**Task statement:** Go through the data below. List every line that holds the word "axes".

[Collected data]
================
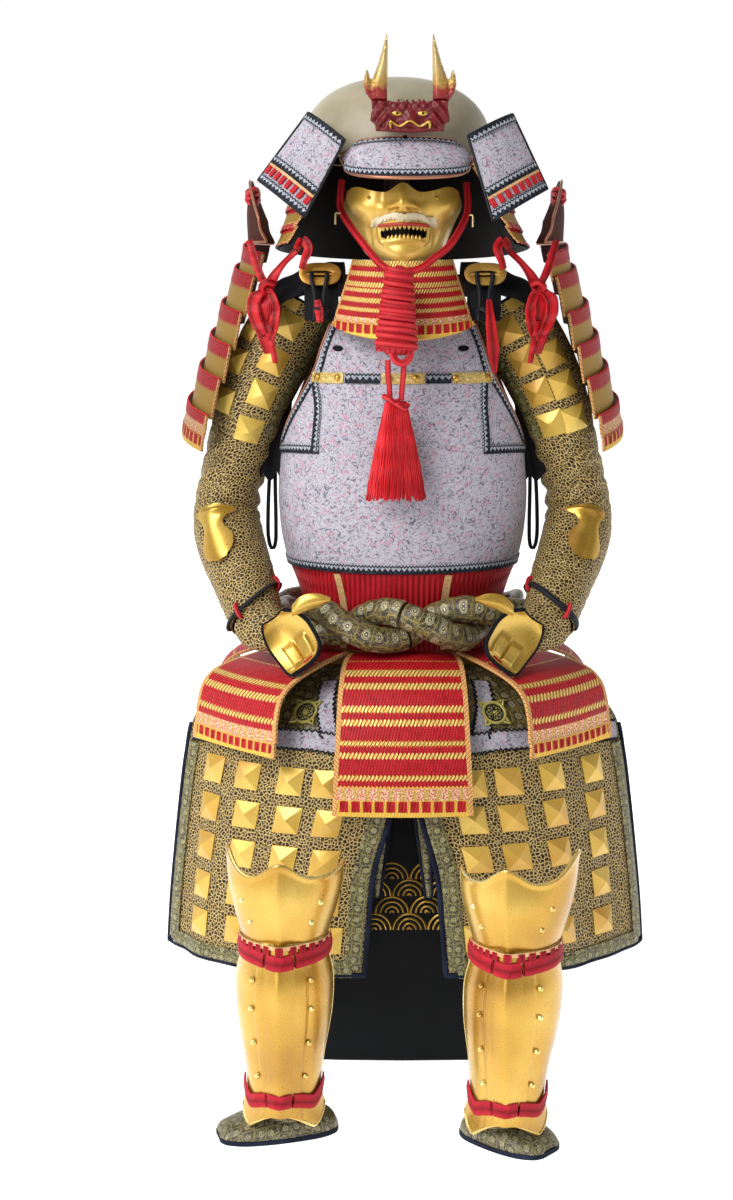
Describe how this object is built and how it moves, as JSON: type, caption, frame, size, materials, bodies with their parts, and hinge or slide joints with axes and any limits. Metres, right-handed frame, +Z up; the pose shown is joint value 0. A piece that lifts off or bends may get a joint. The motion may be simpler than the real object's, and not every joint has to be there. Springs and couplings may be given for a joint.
{
  "type": "samurai armour on its armour chest and inner stand",
  "caption": "Full laced armour for body, arms, legs and head, seated on its lacquered storage chest.",
  "frame": {"origin": "middle of the underside of the whole part's box, on the floor", "axes": "+Z up, the armour faces -Y"},
  "size_m": [0.723, 0.8392, 1.499],
  "materials": {
    "lacquer": "black lacquer over wood, satin",
    "stand_wood": "dark stained wood, matt",
    "grey_damask": "pale grey figured cloth on a stiff plate",
    "red_lacing": "red silk lacing over gilt plates",
    "gold_plate": "gilt lacquered sheet, polished",
    "gold_net_brocade": "gold net brocade over dark cloth",
    "dark_brocade": "dark brown brocade with a gold figure",
    "helmet_lacquer": "cream lacquer, satin",
    "brown_lacquer": "brown lacquer, satin",
    "black_cloth": "black cloth and cord",
    "red_silk": "red silk cord",
    "crest_lacquer": "dark red lacquer on carved wood"
  },
  "bodies": {
    "root": {"chest_body": "lacquer", "chest_lid": "lacquer", "stand": "stand_wood", "cuirass_front": "grey_damask", "visor": "grey_damask", "turned_wing_left": "grey_damask", "turned_wing_right": "grey_damask", "waist_lacing": "red_lacing", "tasset_front": "red_lacing", "tasset_front_left": "red_lacing", "tasset_front_right": "red_lacing", "tasset_side_left": "red_lacing", "tasset_side_right": "red_lacing", "tasset_back_left": "red_lacing", "tasset_back_right": "red_lacing", "shoulder_guard_left": "red_lacing", "shoulder_guard_right": "red_lacing", "throat_guard": "red_lacing", "strap_buckle_left": "gold_plate", "strap_buckle_right": "gold_plate", "elbow_plate_left": "gold_plate", "elbow_plate_right": "gold_plate", "hand_guard_left": "gold_plate", "hand_guard_right": "gold_plate", "thumb_guard_left": "gold_plate", "thumb_guard_right": "gold_plate", "mask": "gold_plate", "crest_horn_left": "gold_plate", "crest_horn_right": "gold_plate", "shin_guard_left": "gold_plate", "shin_guard_right": "gold_plate", "knee_cup_left": "gold_plate", "knee_cup_right": "gold_plate", "thigh_guard_left": "gold_net_brocade", "thigh_guard_right": "gold_net_brocade", "sleeve_left": "gold_net_brocade", "sleeve_right": "gold_net_brocade", "belt_strand_one": "dark_brocade", "belt_strand_two": "dark_brocade", "shoe_left": "dark_brocade", "shoe_right": "dark_brocade", "helmet_bowl": "helmet_lacquer", "shoulder_board_left": "brown_lacquer", "shoulder_board_right": "brown_lacquer", "cuirass_back": "black_cloth", "shoulder_strap_left": "black_cloth", "shoulder_strap_right": "black_cloth", "neck_guard": "black_cloth", "arm_cord_left": "black_cloth", "arm_cord_right": "black_cloth", "shoulder_ribbon_left": "red_silk", "shoulder_ribbon_right": "red_silk", "strap_ribbon_left": "red_silk", "strap_ribbon_right": "red_silk", "chin_cord": "red_silk", "chin_knot": "red_silk", "chin_strand_left": "red_silk", "chin_strand_right": "red_silk", "chin_tassel": "red_silk", "crest_head": "crest_lacquer"}
  },
  "joints": []
}
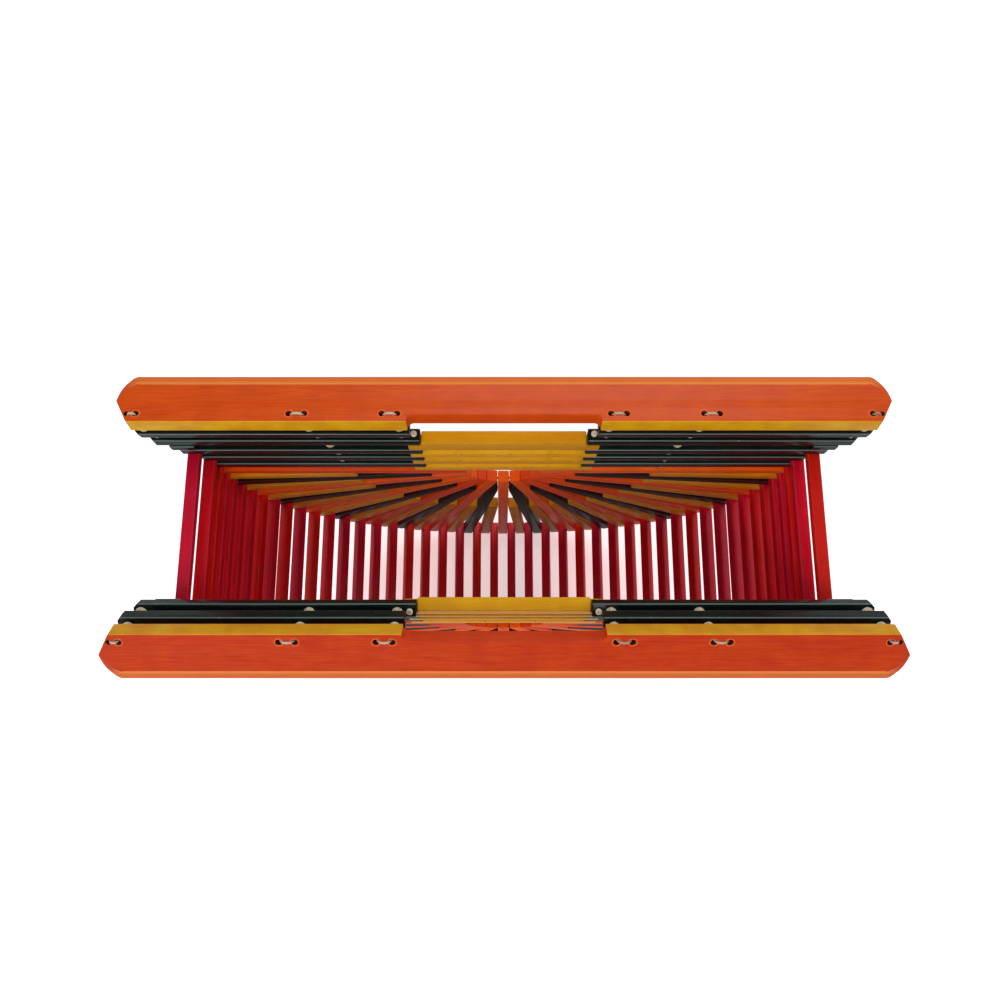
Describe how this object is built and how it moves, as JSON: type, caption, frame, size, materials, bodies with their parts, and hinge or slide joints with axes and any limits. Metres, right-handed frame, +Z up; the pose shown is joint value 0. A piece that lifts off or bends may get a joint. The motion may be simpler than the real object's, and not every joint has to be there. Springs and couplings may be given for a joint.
{
  "type": "wooden slat handbag",
  "caption": "Half-drum handbag of painted wooden sticks strung on cord, standing open, with two folding flaps that end in handle boards with a hand slot.",
  "frame": {"origin": "bottom centre of the whole bag as it stands open on its curved base", "axes": "+Z up, X along the handle boards, front wall towards -Y, back wall towards +Y"},
  "size_m": [0.3764, 0.146, 0.2466],
  "materials": {
    "orange_board": "glossy orange paint over wood, faint brush lines, inner edge painted yellow",
    "green_slat": "glossy very dark green paint over wood",
    "yellow_slat": "glossy yellow paint over wood, worn in specks",
    "orange_rib": "glossy orange paint over wood",
    "dark_rib": "glossy black-brown paint over wood",
    "ochre_rib": "glossy ochre paint over wood",
    "red_slat": "glossy crimson paint over wood",
    "bead": "off-white round wooden bead",
    "cord": "off-white twisted cord"
  },
  "bodies": {
    "root": {"back_corner_spacers": "green_slat", "back_fifth_centre_slat": "yellow_slat", "back_fifth_side_slats": "green_slat", "back_fourth_centre_slat": "yellow_slat", "back_fourth_side_slats": "green_slat", "back_hub_cord": "cord", "back_long_ribs": "orange_rib", "back_lower_beads": "bead", "back_medium_rib_cord": "cord", "back_medium_ribs": "dark_rib", "back_outer_cord": "cord", "back_second_centre_slat": "yellow_slat", "back_short_rib_cord": "cord", "back_short_ribs": "ochre_rib", "back_third_centre_slat": "yellow_slat", "back_third_side_slats": "green_slat", "back_top_centre_slat": "yellow_slat", "curved_wall_slats": "red_slat", "front_corner_spacers": "green_slat", "front_fifth_centre_slat": "yellow_slat", "front_fifth_side_slats": "green_slat", "front_fourth_centre_slat": "yellow_slat", "front_fourth_side_slats": "green_slat", "front_hub_cord": "cord", "front_long_ribs": "orange_rib", "front_lower_beads": "bead", "front_medium_rib_cord": "cord", "front_medium_ribs": "dark_rib", "front_outer_cord": "cord", "front_second_centre_slat": "yellow_slat", "front_short_rib_cord": "cord", "front_short_ribs": "ochre_rib", "front_third_centre_slat": "yellow_slat", "front_third_side_slats": "green_slat", "front_top_centre_slat": "yellow_slat", "upper_end_slats": "red_slat"},
    "front_second_course": {"front_second_side_slats": "green_slat", "front_second_beads": "bead", "front_second_cords": "cord"},
    "front_top_course": {"front_top_side_slats": "green_slat", "front_top_beads": "bead", "front_top_cords": "cord"},
    "front_handle": {"front_handle_board": "orange_board", "front_board_stitches": "cord"},
    "back_second_course": {"back_second_side_slats": "green_slat", "back_second_beads": "bead", "back_second_cords": "cord"},
    "back_top_course": {"back_top_side_slats": "green_slat", "back_top_beads": "bead", "back_top_cords": "cord"},
    "back_handle": {"back_handle_board": "orange_board", "back_board_stitches": "cord"}
  },
  "joints": [
    {"name": "front_flap_fold", "type": "hinge", "parent": "root", "child": "front_second_course", "pos_m": [0, -0.03701, 0.21044], "axis": [-1, 0, 0], "range_deg": [0, 58]},
    {"name": "front_top_course_fold", "type": "hinge", "parent": "front_second_course", "child": "front_top_course", "pos_m": [0, -0.04199, 0.2198], "axis": [-1, 0, 0], "range_deg": [0, 42]},
    {"name": "front_handle_fold", "type": "hinge", "parent": "front_top_course", "child": "front_handle", "pos_m": [0, -0.05015, 0.22953], "axis": [-1, 0, 0], "range_deg": [0, 33]},
    {"name": "back_flap_fold", "type": "hinge", "parent": "root", "child": "back_second_course", "pos_m": [0, 0.04849, 0.21044], "axis": [1, 0, 0], "range_deg": [-20, 33]},
    {"name": "back_top_course_fold", "type": "hinge", "parent": "back_second_course", "child": "back_top_course", "pos_m": [0, 0.04905, 0.22103], "axis": [1, 0, 0], "range_deg": [-13.94, 23]},
    {"name": "back_handle_fold", "type": "hinge", "parent": "back_top_course", "child": "back_handle", "pos_m": [0, 0.04816, 0.2337], "axis": [1, 0, 0], "range_deg": [-28.49, 47]}
  ],
  "couplings": [
    {"joint": "front_top_course_fold", "follows": "front_flap_fold", "ratio": 0.72414},
    {"joint": "front_handle_fold", "follows": "front_flap_fold", "ratio": 0.56897},
    {"joint": "back_top_course_fold", "follows": "back_flap_fold", "ratio": 0.69697},
    {"joint": "back_handle_fold", "follows": "back_flap_fold", "ratio": 1.4242}
  ]
}
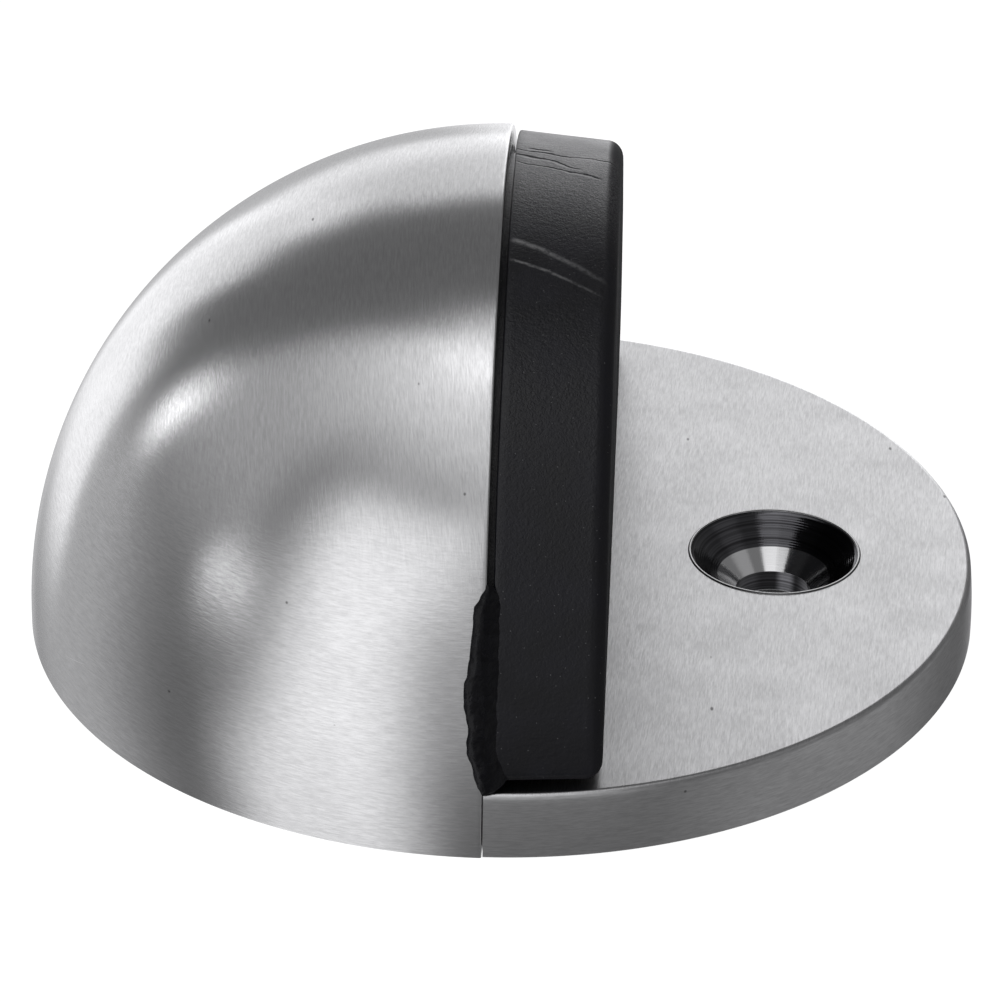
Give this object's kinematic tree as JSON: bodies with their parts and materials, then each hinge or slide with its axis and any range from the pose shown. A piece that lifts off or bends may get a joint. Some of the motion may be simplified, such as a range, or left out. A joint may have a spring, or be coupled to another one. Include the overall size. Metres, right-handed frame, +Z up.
================
**Result of this task:**
Describe how this object is built and how it moves, as JSON: type, caption, frame, size, materials, bodies with their parts, and hinge or slide joints with axes and any limits. Metres, right-handed frame, +Z up; the pose shown is joint value 0. A piece that lifts off or bends may get a joint. The motion may be simpler than the real object's, and not every joint has to be there. Springs and couplings may be given for a joint.
  "frame": {"origin": "middle of the underside of the whole part's box, on the floor", "axes": "+Z up, the armour faces -Y"},
Describe how this object is built and how it moves, as JSON: type, caption, frame, size, materials, bodies with their parts, and hinge or slide joints with axes and any limits. Metres, right-handed frame, +Z up; the pose shown is joint value 0. A piece that lifts off or bends may get a joint. The motion may be simpler than the real object's, and not every joint has to be there. Springs and couplings may be given for a joint.
  "frame": {"origin": "bottom centre of the whole bag as it stands open on its curved base", "axes": "+Z up, X along the handle boards, front wall towards -Y, back wall towards +Y"},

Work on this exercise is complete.